# [What needs to be done]
Pull out every line below containing the word "right".

# [Source material]
━━━━━━━━━━━━━━━━

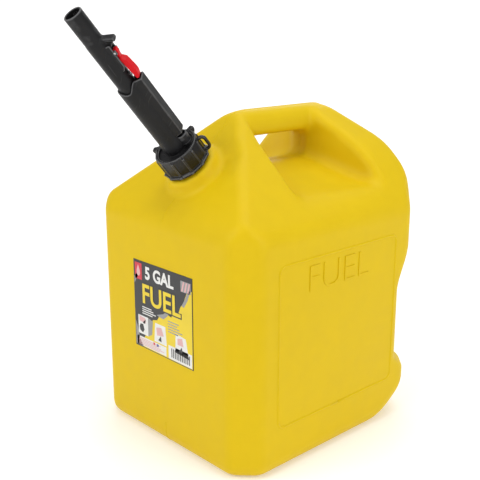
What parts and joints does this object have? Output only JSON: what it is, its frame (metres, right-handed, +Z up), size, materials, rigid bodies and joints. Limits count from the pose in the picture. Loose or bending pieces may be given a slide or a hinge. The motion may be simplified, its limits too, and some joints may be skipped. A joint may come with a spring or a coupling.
{
  "type": "fuel can",
  "caption": "Blow-moulded plastic fuel can with a moulded carrying handle and a screw-on push-to-pour spout held by a ring collar, with a red lock lever.",
  "frame": {"origin": "middle of the base, on the surface it stands on", "axes": "+Z up, front with the label and spout towards -Y, +X to the viewer's right"},
  "size_m": [0.259, 0.3874, 0.4764],
  "materials": {
    "tank_plastic": "satin moulded polyethylene",
    "label_vinyl": "printed gloss vinyl",
    "collar_plastic": "semi-gloss moulded",
    "spout_plastic": "fine satin moulded",
    "lever_plastic": "satin moulded",
    "seal_rubber": "matte",
    "spring_steel": "drawn wire",
    "arrester_steel": "pressed sheet"
  },
  "bodies": {
    "tank": {"tank_body": "tank_plastic", "front_label": "label_vinyl"},
    "gasket": {"neck_gasket": "seal_rubber"},
    "collar": {"collar": "collar_plastic"},
    "spout": {"spout_housing": "spout_plastic", "vent_plug": "collar_plastic", "wiper_ring": "seal_rubber", "flame_arrester": "arrester_steel", "spring_washer": "arrester_steel", "return_spring": "spring_steel"},
    "nozzle": {"nozzle_tube": "spout_plastic", "nozzle_oring": "seal_rubber", "vent_tube": "spout_plastic", "stem_spider": "spout_plastic", "valve_stem": "spring_steel", "valve_disc": "collar_plastic", "valve_seal": "seal_rubber", "stem_clip": "spring_steel", "lock_pin": "spring_steel", "lock_spring": "spring_steel"},
    "lock": {"lock_lever": "lever_plastic"}
  },
  "joints": [
    {"name": "spout_lift", "type": "slide", "parent": "tank", "child": "gasket", "axis": [0, -0.6535, 0.7569], "range_m": [0, 0.015]},
    {"name": "collar_turn", "type": "hinge", "parent": "gasket", "child": "collar", "pos_m": [0, -0.11698, 0.33149], "axis": [0, -0.6535, 0.7569], "range_deg": [0, 1080]},
    {"name": "spout_swivel", "type": "hinge", "parent": "gasket", "child": "spout", "pos_m": [0, -0.11698, 0.33149], "axis": [0, -0.6535, 0.7569], "range_deg": [-180, 180]},
    {"name": "nozzle_slide", "type": "slide", "parent": "spout", "child": "nozzle", "axis": [0, 0.6535, -0.7569], "range_m": [0, 0.012], "stiffness_N_per_m": 350, "springref_m": -0.01, "deforming": ["return_spring"]},
    {"name": "lock_press", "type": "hinge", "parent": "nozzle", "child": "lock", "pos_m": [0.00958, -0.19844, 0.43687], "axis": [-0.6018, 0.6045, 0.5219], "range_deg": [0, 8], "deforming": ["lock_spring"]}
  ],
  "couplings": [
    {"joint": "spout_lift", "follows": "collar_turn", "m_per_rad": 0.00079577},
    {"joint": "lock_press", "follows": "nozzle_slide", "rad_per_m": 11.636}
  ]
}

━━━━━━━━━━━━━━━━

# [Written reply]
What parts and joints does this object have? Output only JSON: what it is, its frame (metres, right-handed, +Z up), size, materials, rigid bodies and joints. Limits count from the pose in the picture. Loose or bending pieces may be given a slide or a hinge. The motion may be simplified, its limits too, and some joints may be skipped. A joint may come with a spring or a coupling.
  "frame": {"origin": "middle of the base, on the surface it stands on", "axes": "+Z up, front with the label and spout towards -Y, +X to the viewer's right"},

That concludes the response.